Ramesh Bharali, S/o late Jauti Bharali, Vill. Ramdia, P. S. Hajo, Dist. Kamrup v. Ramesh Deka
2012-01-19
N.KOTISWAR SINGH
body2012
DigiLaw.ai
Vide order dated 16.12.2011 passed by this Court, in view of the fact that no one appeared for the petitioner as well as for the opposite parties, this Court had appointed Sri U. Dutta, learned counsel as Amicus Curiae in this case. When this case was taken up Mr. U. Dutta, learned Amicus Curiae was heard. 2. This criminal revision petitioner has been preferred by the complainant Sri Ramesh Bharali against the judgment and order dated 8.4.2004 passed by the Adhoc Addl.

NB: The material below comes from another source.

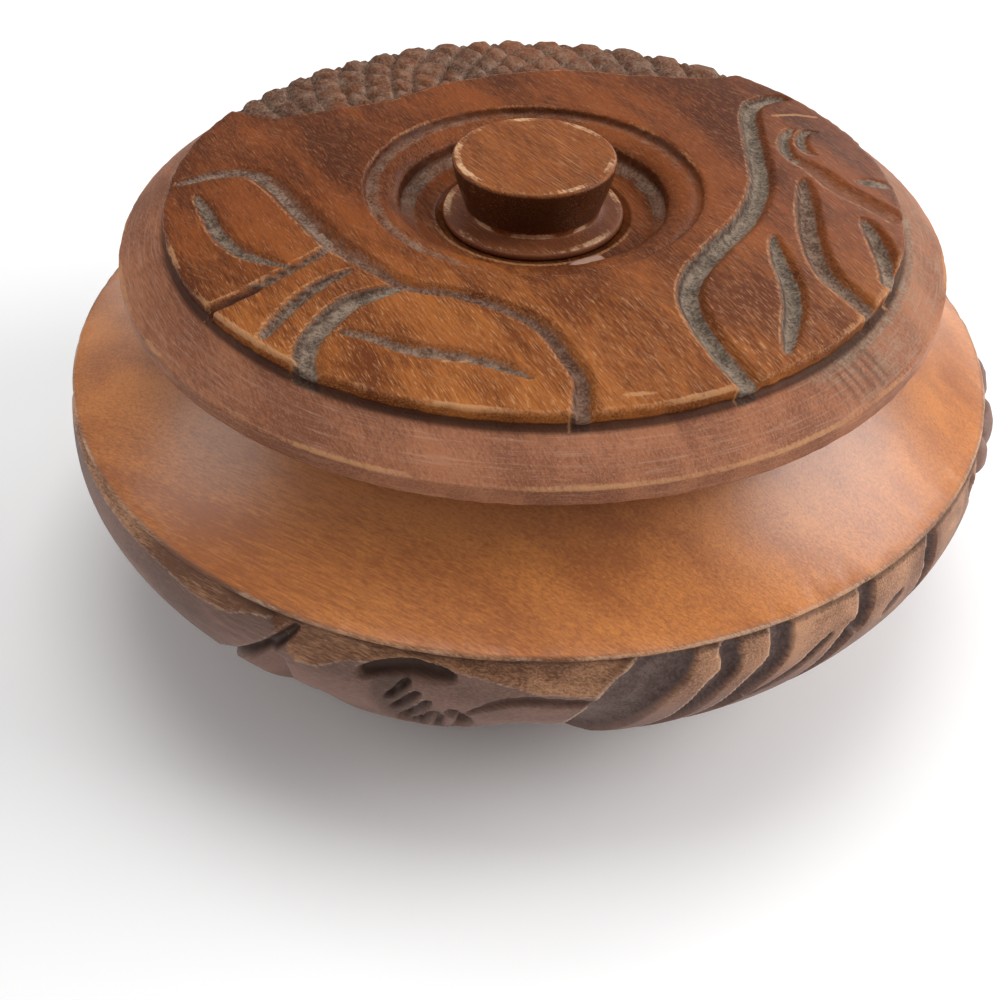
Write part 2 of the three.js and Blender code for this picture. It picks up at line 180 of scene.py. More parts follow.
def smoothed(field, reach):
    """A field averaged over its neighbours: reach times over the rows and columns beside each point."""
    for _ in range(reach):
        padded = np.pad(field, ((1, 1), (0, 0)), mode="edge")
        field = (padded[:-2] + padded[2:] + 2 * field + np.roll(field, 1, 1) + np.roll(field, -1, 1)) / 6
    return field


def ramp(value, low, high):
    """0 below low, 1 above high, and a soft S between them: t * t * (3 - 2t)."""
    t = np.clip((value - low) / (high - low), 0, 1)
    return t * t * (3 - 2 * t)


def filled_in(grid, rows):
    """A function that puts a field of these rows back into a field of the whole grid, 0 elsewhere."""
    def whole(field):
        full = np.zeros(grid.shape[:2])
        full[rows] = field.reshape(full[rows].shape)
        return full
    return whole


def zones_of(grid):
    """A function of two rows of the grid: 1 between them, fading to 0 over soft rows on both sides."""
    rows = np.arange(grid.shape[0])[:, None] + np.zeros(grid.shape[:2])

    def zone(low, high, soft=1.5):
        return ramp(rows, low - soft, low + 0.1) * (1 - ramp(rows, high - 0.1, high + soft))
    return zone


# %% [markdown]
# ## Unevenness
# Hand work is never even: a lip wanders by a few tenths of a millimetre and a gouge chatters.
# A noise texture on a Displace modifier could do it. A sum of sine waves with seeded directions is
# used here, because it is the same each time and can be asked for at any point as a plain number.

# %% Unevenness as a sum of waves
def ripple(points, size, seed, waves=18):
    """Unevenness, mostly -1 to 1: a sum of sines of seeded direction and phase, each about size long."""
    luck = np.random.default_rng(seed)
    headings = luck.normal(size=(waves, points.shape[-1]))
    headings /= np.linalg.norm(headings, axis=1, keepdims=True)
    lengths = size * luck.uniform(0.7, 1.5, waves)
    phases = luck.uniform(0, 2 * np.pi, waves)
    return np.sin(2 * np.pi * (points @ headings.T) / lengths + phases).sum(-1) / math.sqrt(2 * waves)


# %% [markdown]
# ## The stroke of a gouge
# A gouge is a chisel with a hollow edge. Pushed along a line it takes a shaving, and leaves a
# trough with steep sides and a rounded floor, narrow where it enters and leaves the wood.
# A boolean with a swept tool would cut the same trough, but leaves long thin faces at its lips.
# Instead, each point of the skin asks how far it is from the stroke's line, and sinks by the
# depth that the gouge has there.

# %% Depth below a stroke
def smooth_line(knots, steps=6):
    """A smooth curve through all knots: it passes each one along the line between its neighbours."""
    knots = np.asarray(knots, float)
    padded = np.concatenate([2 * knots[:1] - knots[1:2], knots, 2 * knots[-1:] - knots[-2:-1]])
    before, start, end, behind = padded[:-3], padded[1:-2], padded[2:-1], padded[3:]
    t = np.linspace(0, 1, steps, endpoint=False)[:, None, None]
    curve = 0.5 * (
        2 * start
        + (end - before) * t
        + (2 * before - 5 * start + 4 * end - behind) * t ** 2
        + (3 * start - before - 3 * end + behind) * t ** 3
    )
    return np.concatenate([curve.transpose(1, 0, 2).reshape(-1, knots.shape[1]), knots[-1:]])


def nearest_on(line, points):
    """Each point's offset from a line of short straight runs, and how far along the line it is, 0 to 1."""
    start, run = line[:-1], np.diff(line, axis=0)
    length = np.linalg.norm(run, axis=1)
    offset = points[:, None] - start
    t = np.clip((offset * run).sum(-1) / length ** 2, 0, 1)
    away = offset - t[..., None] * run
    best = np.linalg.norm(away, axis=-1).argmin(1)
    row = np.arange(len(points))
    reach = (np.cumsum(length) - length)[best] + t[row, best] * length[best]
    return away[row, best], reach / length.sum()


def gouged(points, knots, width, depth, start=0.3, end=0.3, bluntness=2.6):
    """How deep one stroke cuts: depth * (1 - |distance / half width| ^ bluntness), never below 0.
    Width and depth shrink to their start and end shares towards the stroke's ends. Each point's offset from
    the stroke's line and the half width there come with it, so that dust and wear can follow the line."""
    line = smooth_line(knots)
    cut, half, away = np.zeros(len(points)), np.ones(len(points)), np.full(points.shape, 99.0)
    margin = width / 2 + 2
    near = np.all((points > line.min(0) - margin) & (points < line.max(0) + margin), axis=1)
    if near.any():
        away[near], along = nearest_on(line, points[near])
        ends = start + (end - start) * along
        fullness = ends + (1 - ends) * np.clip(np.sin(np.pi * along), 0, 1) ** 0.5
        wander = 1 + 0.04 * ripple(points[near], 6.0, 11) + 0.015 * ripple(points[near], 2.4, 12)
        half[near] = width / 2 * fullness * wander
        share = np.linalg.norm(away[near], axis=1) / half[near]
        cut[near] = depth * fullness ** 0.7 * np.clip(1 - share ** bluntness, 0, None)
    return cut, away, half


def beside(gap, half, middle=0.35, reach=0.5):
    """A thin band just outside a stroke: 1 at middle mm beyond its lip and 0 at reach mm from there."""
    return np.clip(1 - np.abs(gap - half - middle) / reach, 0, 1)


# %% [markdown]
# ## The lid, as it came off the lathe
# Underneath, a spigot drops into the bowl's mouth. The flange slopes up from a thin edge to a low
# step, and above the step lies the raised plateau with a turned groove, a sunk recess and a moat
# round the knob's seat. The sizes are those of the solid lid, and most rows go to the plateau,
# because the carving there is seen best.

# %% The lid's outline
lid_low, lid_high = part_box("lid")
flange_radius = lid_high.x / METRES
spigot_bottom = lid_low.z / METRES
crown = lid_high.z / METRES
lid_base = spigot_bottom + 5.5
step_foot = crown - 4.0
plateau_edge = crown - 1.3
plateau_radius, ring_radius, ring_inside = 62.8, 29.2, 27.8
recess_radius, moat_radius, seat_radius, socket_radius = 22.9, 20.6, 17.0, 6.05
recess_height, moat_height, seat_height, socket_bottom = crown - 4.4, crown - 5.7, crown - 6.1, crown - 11.1
spigot_radius, dish_height, lip_radius, step_radius = 51.7, spigot_bottom + 3, 62.75, 62.4
rim_top = (70.5, lid_base + 3.0)


def plateau_height(radius):
    """The plateau falls from the crown at the ring to its edge: crown - 1.3 * share squared."""
    share = np.clip((radius - ring_radius) / (plateau_radius - ring_radius), 0, None)
    return crown - 1.3 * share ** 2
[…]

Session Judge No.2, Kamrup, Guwahati in Session Case No.121(K)/2002 arising out of G.R. Case No. 184/2000 acquitting the accused person from the charge under Section 302 IPC. 3. Before we deal with the revision petition, we may briefly refer to the facts of the case as per the prosecution, as follows. 4. According to the prosecution, the persons who were accused in the said case, formed themselves into an unlawful assembly and indulged in rioting and with the common intention committed murder of one Bhupen Das and also caused damage to the property of the complainant, Ramesh Bharali. 5. According to the prosecution, the occurrence took place on 14.8.2000 at village Bangaltola under Hajo police station. It seems on the previous day, there was a quarrel between the son of the complainant and the son of one of the accused persons, Bhupen Deka. Thereafter, a meeting of the village was convened to discuss about the aforesaid quarrel on 14.8.2000 where the complainant i.e. Sri Ramesh Bharali was invited. However, apprehending violence on the part of the accused, he did not attend the meeting. This refusal of the complainant to attend the meeting apparently infuriated the accused persons who came in a group to his house to assault him. However, because of the presence of the some other villagers, the accused persons could not assault the informant. However, the accused persons caused damage to the materials and house of the informant as well as trees and left the place. It is the case of the prosecution that before arrival of the accused persons as stated above, the deceased who was the brother-in-law of the informant who was sitting in the house was called by one Mina Deka, wife one of the accused. After their departure, the accused came to the house of the informant and tried to assault the informant. 6.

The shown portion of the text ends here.